PiQASO at a glance: Building Europe’s Quantum-Safe Future

Over the past two decades internet technology developments have dramatically impacted people's lives. Nowadays, almost every aspect of daily life activity is strongly correlated with the use of the internet.

Based on a recent study, the amount of time that each user spends online was just under seven hours per day, whereas the global consumer internet traffic exceeded the enormous amount of 188 EB per month in 2025.

Through the past ten years, by the significant increment of the users' awareness to privacy protection and data security, strong encryption has become widely used in Internet network communication since it is more than critical for protecting sensitive business and personal data.

In 2014, less than half of all web traffic was encrypted, according to Google, whereas, today the rate of network encryption stands at 95%, including communication between web applications and servers, such as a web browser loading a website, to other communications such as email, messaging, e-commerce, banking, file storage, and voice-over IP. From bank account numbers to passwords, everything is encrypted, employing several types of standard cryptographic algorithms including symmetric-key and public-key algorithms to secure all types of digital communication and they are necessary for basic privacy, trust, and security on the web.

However, with the escalation in computing power enabled by the rise of quantum technology, it is now inevitable that the encryption algorithms used to secure vital data across the world – from defence and banking to infrastructure and air travel - will be breached upon the availability of fully error-corrected quantum computers, which according to experts could be as soon as 2030, known as “Q-day”. By adopting “harvest now, decrypt later” strategies, adversaries are already preparing for that day, thus it is of paramount importance to accelerate and advance in the transition to PQC now, to prevent a potential privacy apocalypse in the near future.

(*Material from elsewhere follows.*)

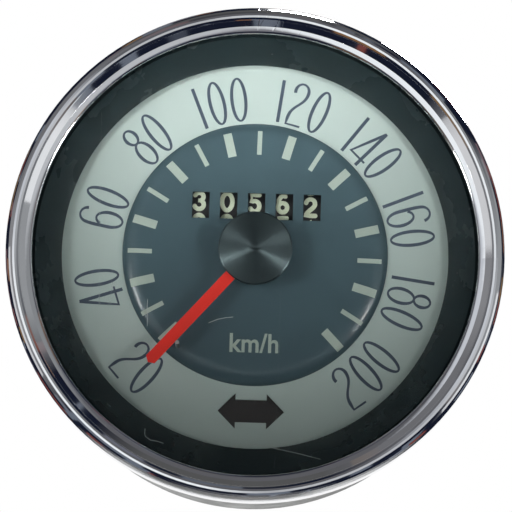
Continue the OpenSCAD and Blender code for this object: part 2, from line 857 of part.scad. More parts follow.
module lamp_contact_right() {
    at_lamp(30) lamp_contact();
}

module lamp_contact_telltale() {
    at_telltale() lamp_contact();
}

module bulb_left() {
    at_lamp(150) bulb();
}

module bulb_right() {
    at_lamp(30) bulb();
}

module bulb_telltale() {
    at_telltale() bulb();
}

// Two side plates, a web behind the drums and a bent arm that holds the riser's front pivot
module counter_frame() {
    arm_half = 2.2;
    arm_low_y = riser_y - arm_half;
    tongue_half = 4;
    right_end_x = right_plate_x + plate_t;
    color(zinc) in_movement() difference() {
        union() {
            side_plate(left_plate_x);
            side_plate(right_plate_x);
            translate([left_plate_x, web_low_y, web_back_z])
                cube([right_end_x - left_plate_x, plate_high_y - web_low_y, plate_t]);
            translate([-tongue_half, plate_high_y - 1, web_back_z])
                cube([2*tongue_half, pillar_ring_r - plate_high_y + 1, plate_t]);
            translate([0, pillar_ring_r, web_back_z]) cylinder(r = tongue_half, h = plate_t);
            translate([right_plate_x, arm_low_y, arm_z])
                cube([plate_t, plate_low_y - arm_low_y + 1, plate_top_z - arm_z]);
            translate([riser_x - arm_half, arm_low_y, arm_z])
                cube([right_plate_x - riser_x + arm_half, 2*arm_half, plate_t]);
        }
        translate([0, pillar_ring_r, web_back_z - 1]) cylinder(r = pillar_top_r, h = plate_t + 2);
        translate([riser_x, riser_y, arm_z - 1]) cylinder(r = pivot_r + run_gap, h = plate_t + 2);
        shaft_hole(drum_y, counter_shaft_r);
        shaft_hole(pinion_y, pinion_shaft_r);
        translate([0, 0, web_back_z - 1]) linear_extrude(plate_t + 2) web_window();
    }
}

module side_plate(x) {
    round_r = 3;
    translate([x, 0, 0]) {
        translate([0, plate_low_y, web_back_z])
            cube([plate_t, plate_high_y - plate_low_y, plate_top_z - web_back_z - round_r]);
        translate([0, plate_low_y, plate_top_z - round_r - 1])
            cube([plate_t, plate_high_y - plate_low_y - round_r, round_r + 1]);
        translate([0, plate_high_y - round_r, plate_top_z - round_r])
            along_x() cylinder(r = round_r, h = plate_t);
    }
}

module shaft_hole(y, r) {
    translate([left_plate_x - 1, y, drum_z]) along_x()
        cylinder(r = r, h = right_plate_x - left_plate_x + plate_t + 2);
}

module web_window() {
    half = 9;
    end_r = 3;
    translate([-half, drum_y - end_r]) square([2*half, 2*end_r]);
    for (side = [-1, 1]) translate([side*half, drum_y]) circle(r = end_r);
}

module counter_shaft() {
    color("#c3c6c9") in_movement() translate([left_plate_x, drum_y, drum_z]) along_x()
        rod(counter_shaft_r, -shaft_over, shaft_end);
}

module pinion_shaft() {
    color("#c3c6c9") in_movement() translate([left_plate_x, pinion_y, drum_z]) along_x()
        rod(pinion_shaft_r, -shaft_over, shaft_end);
}

// Distance, in millimetres, from the middle of the row to the middle of drum i, counted from the left
function drum_x(i) = drum_pitch*(i - (drum_count - 1)/2);

module on_drum_axis(x) {
    in_movement() translate([x, drum_y, drum_z]) along_x() children();
}

// A number drum: printed band, twenty-tooth gear on its right side, locking ring on its left side
module drum(i, geared, locking) {
    half = drum_band/2;
    hub_end = half + drum_side;
    pocket = drum_band - 1.2;
    rim_t = 0.8;
    color("#17181a") on_drum_axis(drum_x(i)) difference() {
        union() {
            rod(drum_r, -half, half);
            if (geared) translate([0, 0, half]) linear_extrude(drum_side) rotate(90)
                gear_2d(drum_gear_rp, drum_teeth, drum_gear_tip, drum_gear_rp - gear_root_drop);
            if (locking) translate([0, 0, -hub_end]) linear_extrude(drum_side) lock_2d();
            if (!geared) rod(boss_r, half, half + boss_h);
            if (!locking) rod(spacer_r, -half - spacer_h, -half);
        }
        rod(counter_shaft_r + run_gap, -drum_pitch, drum_pitch);
        translate([0, 0, -half - 0.01]) ring(lock_r + 0.2, drum_r - rim_t, 0, pocket);
    }
}

// The locking ring, with the two carry teeth left standing between three notches
module lock_2d() {
    notch_step = 24;
    notch_start = 126;
    notch_r = 0.9;
    difference() {
        circle(r = lock_r);
        for (k = [-1:1]) rotate(notch_start + k*notch_step) translate([lock_r, 0])
            circle(r = notch_r, $fn = 32);
    }
}

module units_drum() {
    drum(4, false, true);
}

module tens_drum() {
    drum(3, true, true);
}

module hundreds_drum() {
    drum(2, true, true);
}

module thousands_drum() {
    drum(1, true, true);
}

module ten_thousands_drum() {
    drum(0, true, false);
}

module carry_pinion(k) {
    width = 2*drum_space - 2*plate_gap;
    x = drum_x(drum_count - 1 - k) + drum_pitch/2;
    color("#d9d3c0") in_movement() translate([x, pinion_y, drum_z]) along_x() difference() {
        translate([0, 0, -width/2]) linear_extrude(width) rotate(270 + 180/pinion_teeth)
            gear_2d(pinion_rp, pinion_teeth, pinion_tip, pinion_root);
        rod(pinion_shaft_r + run_gap, -width, width);
    }
}

module carry_pinion_1() {
    carry_pinion(1);
}

module carry_pinion_2() {
    carry_pinion(2);
}

module carry_pinion_3() {
    carry_pinion(3);
}

module carry_pinion_4() {
    carry_pinion(4);
}

module counter_gear() {
    collar_r = 3;
    hole_ring_r = 4.9;
    hole_r = 1.1;
    color("#d9d3c0") on_drum_axis(gear_x) difference() {
        union() {
            linear_extrude(counter_gear_w) rotate(270 + 180/counter_teeth)
                gear_2d(counter_rp, counter_teeth, counter_tip, counter_root);
            rod(collar_r, counter_gear_w, gear_hub_x - gear_x);
        }
        rod(counter_shaft_r + run_gap, -1, gear_hub_x);
        at_ring(hole_ring_r, [0:60:300]) rod(hole_r, -1, counter_gear_w + 1);
    }
}

// A dished spring washer: it presses the counter gear and the units drum together
module friction_washer() {
    bore = counter_shaft_r + 0.15;
    rim = 4.3;
    sheet = 0.22;
    rise = washer_space - run_gap - sheet;
    color(bronze) on_drum_axis(gear_x) rotate_extrude()
        polygon([[bore, -rise - sheet], [bore, -rise], [rim, 0], [rim, -sheet]]);
}

module needle_blade() {
    point_l = needle_w/2/tan(needle_point/2);
    boss = 4.6;
    color("#d8301f") in_movement() rotate([0, 0, needle_rest]) difference() {
        union() {
            rod(boss, needle_z, hub_z);
            translate([0, 0, needle_z]) linear_extrude(needle_t)
                polygon([[0, needle_w/2], [needle_len - point_l, needle_w/2], [needle_len, 0],
                    [needle_len - point_l, -needle_w/2], [0, -needle_w/2]]);
        }
        rod(needle_spindle_r, needle_z - 1, hub_z + 1);
    }
}

// The counterweight under the hub, on the side away from the blade
module needle_weight() {
    weight_in_r = 3.4;
    weight_r = hub_r - 0.8;
    weight_t = 1;
    cut = 75;
    color(brass) in_movement() rotate([0, 0, needle_rest + 180]) difference() {
        ring(weight_in_r, weight_r, needle_z - weight_t, needle_z);
        for (side = [-1, 1]) rotate([0, 0, side*cut])
            translate([-2*hub_r, side > 0 ? 0 : -2*hub_r, needle_z - 2*weight_t])
                cube([4*hub_r, 2*hub_r, 3*weight_t]);
    }
}

module hub_cap() {
    round_r = 0.35;
    draft = 0.1;
    color("#30363a") in_movement() rotate_extrude() polygon(concat(
        [[needle_spindle_r, hub_z], [hub_r - draft, hub_z]],
        arc(hub_r - round_r, hub_z + hub_h - round_r, round_r, 0, 90, 6),
        [[0, hub_z + hub_h + hub_crown], [0, spindle_tip_z], [needle_spindle_r, spindle_tip_z]]));
}

module needle_spindle() {
    collar = 0.6;
    color("#c3c6c9") in_movement() {
        rod(needle_spindle_r, spindle_top_z - pivot_depth + 0.2, spindle_tip_z);
        rod(needle_spindle_r + collar, needle_z - collar, needle_z);
        rod(needle_spindle_r + 0.4, bridge_top_z + plate_gap, bridge_top_z + collar);
    }
}

module drag_cup() {
    boss_r = 2;
    color("#c9cccf") in_movement() {
        ring(needle_spindle_r, drag_r, cup_under_z, cup_top_z);
        ring(drag_in_r, drag_r, cup_edge_z, cup_under_z);
        ring(needle_spindle_r, boss_r, cup_top_z, cup_top_z + 1.1);
    }
}

module hairspring_collet() {
    color(brass) in_movement() ring(needle_spindle_r, collet_r, hair_z - 0.3, hair_z + hair_h + 0.3);
}

// A flat ribbon wound in a spiral from the collet out to its stud
module hairspring() {
    r0 = collet_r + hair_t/2;
    r1 = hair_r - hair_stud_r - hair_t/2;
    steps = 20*hair_turns;
    line = [for (i = [0:steps]) [r0 + (r1 - r0)*i/steps, 360*hair_turns*i/steps]];
    color("#b9bcc0") in_movement() translate([0, 0, hair_z]) linear_extrude(hair_h) polygon(concat(
        [for (p = line) polar(p[0] + hair_t/2, p[1])],
        [for (i = [steps:-1:0]) polar(line[i][0] - hair_t/2, line[i][1])]));
}

module hairspring_stud() {
    color(brass) in_movement() translate([hair_r, 0]) rod(hair_stud_r, hair_z - 0.3, bridge_top_z);
}

module drive_spindle() {
    color("#b4b7ba") in_movement() difference() {
        union() {
            rod(journal_r, spindle_end_z, collar_z);
            rod(journal_r + 0.8, collar_z, collar_z + collar_t);
            rod(spindle_r, collar_z + collar_t, spindle_top_z);
        }
        translate([-socket_w/2, -socket_w/2, spindle_end_z - 1])
            cube([socket_w, socket_w, socket_depth + 1]);
        rod(needle_spindle_r + run_gap, spindle_top_z - pivot_depth, spindle_top_z + 1);
        ring(journal_r - clip_groove, journal_r + 1, clip_z, clip_z + clip_t);
    }
}

// The open ring that keeps the drive spindle from moving forward
module spindle_clip() {
    clip_r = journal_r + 0.9;
    mouth = 3;
    color("#6f7478") in_movement() difference() {
        ring(journal_r - clip_groove, clip_r, clip_z, clip_z + clip_t);
        translate([0, -mouth/2, clip_z - 1]) cube([2*clip_r, mouth, clip_t + 2]);
    }
}

module magnet() {
    notch_r = 2.4;
    color("#4b4f53") in_movement() difference() {
        ring(spindle_r, magnet_r, magnet_z, magnet_top_z);
        at_ring(magnet_r, [45, 225]) rod(notch_r, magnet_z - 1, magnet_top_z + 1);
    }
}

module spindle_worm() {
    color(brass) in_movement() translate([0, 0, cross_z])
        worm(spindle_worm_rp, small_add, small_ded, small_lead, small_worm_len, spindle_r, -1, 90);
}

module cross_shaft() {
    left_end = left_ear_x + 0.2;
    right_end = right_ear_x + ear_t - 0.2;
    color("#b4b7ba") in_movement() translate([0, cross_y, cross_z]) along_x() {
        rod(pivot_r, left_end, right_end);
        rod(gear_shaft_r, left_ear_x + ear_t + plate_gap, right_ear_x - plate_gap);
    }
}

module cross_wheel() {
    color(brass) in_movement() translate([0, cross_y, cross_z]) along_x() wheel(270);
}

module wheel(toward) {
    difference() {
        translate([0, 0, -wheel_w/2]) linear_extrude(wheel_w) rotate(toward + 180/wheel_teeth)
            gear_2d(wheel_rp, wheel_teeth, wheel_tip, wheel_root);
        rod(gear_shaft_r, -wheel_w, wheel_w);
    }
}

module cross_worm() {
    color(brass) in_movement() translate([riser_x, cross_y, cross_z]) along_x()
        worm(cross_worm_rp, small_add, small_ded, small_lead, small_worm_len, gear_shaft_r, 1, 270);
}

module riser_shaft() {
    color("#b4b7ba") in_movement() translate([riser_x, riser_y]) {
        rod(pivot_r, base_z + 1, arm_z + plate_t);
        rod(gear_shaft_r, base_top_z + plate_gap, arm_z - plate_gap);
    }
}

module riser_wheel() {
    color(brass) in_movement() translate([riser_x, riser_y, cross_z]) wheel(90);
}

module riser_worm() {
    color(brass) in_movement() translate([riser_x, riser_y, drum_z])
        worm(riser_worm_rp, counter_add, counter_ded, riser_lead, riser_worm_len, gear_shaft_r, 1, 90);
}

case_shell();
bezel_ring();
glass();
glass_gasket();
trim_ring();
dial_ring();
dial_centre();
telltale_filter();
telltale_tube();
stop_pin();
movement_frame();
top_bridge();
frame_screws();
field_cup();
spindle_bush();
cable_neck();
mounting_studs();
ground_tab();
lamp_holder_left();
lamp_holder_right();
lamp_holder_telltale();
lamp_contact_left();
lamp_contact_right();
lamp_contact_telltale();
bulb_left();
bulb_right();
bulb_telltale();
counter_frame();
counter_shaft();
pinion_shaft();
hairspring_stud();
hairspring();
needle_blade();
needle_weight();
hub_cap();
needle_spindle();
drag_cup();
hairspring_collet();
drive_spindle();
spindle_worm();
spindle_clip();
magnet();
cross_shaft();
cross_wheel();
cross_worm();
riser_shaft();
riser_wheel();
riser_worm();
counter_gear();
friction_washer();
units_drum();
tens_drum();
hundreds_drum();
thousands_drum();
ten_thousands_drum();
carry_pinion_1();
carry_pinion_2();
carry_pinion_3();
carry_pinion_4();
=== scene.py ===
"""Panel speedometer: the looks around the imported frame.

The dial faces -Y and the back faces +Y. Sizes are millimetres on the dial's own axes: x to the right, y up
the dial and z towards the driver. Blender's metres come in only where a point or a mesh is placed.
"""

import json
import logging
import math
from dataclasses import dataclass, field
from enum import Enum
from typing import Callable, Optional, Sequence, Union

import bmesh
import bpy
from mathutils import Matrix, Vector

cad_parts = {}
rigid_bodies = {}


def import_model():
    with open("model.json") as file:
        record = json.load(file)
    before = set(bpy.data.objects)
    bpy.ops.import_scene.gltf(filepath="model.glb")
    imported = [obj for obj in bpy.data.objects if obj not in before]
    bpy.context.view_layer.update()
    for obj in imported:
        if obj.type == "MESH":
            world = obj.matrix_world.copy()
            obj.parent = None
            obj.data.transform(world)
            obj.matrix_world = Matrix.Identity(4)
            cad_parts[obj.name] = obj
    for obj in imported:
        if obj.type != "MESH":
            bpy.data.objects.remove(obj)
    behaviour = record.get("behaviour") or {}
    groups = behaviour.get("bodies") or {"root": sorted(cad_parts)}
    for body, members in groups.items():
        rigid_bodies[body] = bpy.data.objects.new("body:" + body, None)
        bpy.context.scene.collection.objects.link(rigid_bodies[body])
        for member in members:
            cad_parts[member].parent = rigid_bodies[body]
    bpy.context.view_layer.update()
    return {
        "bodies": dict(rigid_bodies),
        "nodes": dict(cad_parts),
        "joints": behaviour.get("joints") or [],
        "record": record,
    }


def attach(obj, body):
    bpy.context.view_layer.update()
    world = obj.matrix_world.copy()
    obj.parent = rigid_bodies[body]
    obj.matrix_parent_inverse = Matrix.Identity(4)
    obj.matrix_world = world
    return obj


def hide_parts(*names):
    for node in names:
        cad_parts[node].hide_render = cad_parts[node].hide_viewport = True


MM = 0.001
# Points closer than this, in millimetres, are one point
SAME_POINT = 1e-5
log = logging.getLogger("speedometer")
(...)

To that end, PiQASO sits at the forefront of digital transformation for new quantum-resistant infrastructures by preparing the existing communication networks for the Quantum era through its holistic framework, ensuring the wide coverage of Quantum resistant cryptographic primitives and protocols in various application domains and systems’ setup. PiQASO aspires to provide fully optimized and operational implementations as-a-service for an ensemble of crypto algorithms and protocols, including key encapsulation, digital signatures, (authenticated) key exchange, authorization, identity management, long-term data security, multi-party secure computation, providing a fully functional equivalent of Public Key Infrastructure (PKI) which is robust against future algorithmic and quantum computing advances but also practical enough to be integrated in CTS and infrastructures without the need of any additional specialist hardware to be installed on the client side, thus, enabling quantum-safe application-layer encryption/decryption services that can be consumed by any legacy system.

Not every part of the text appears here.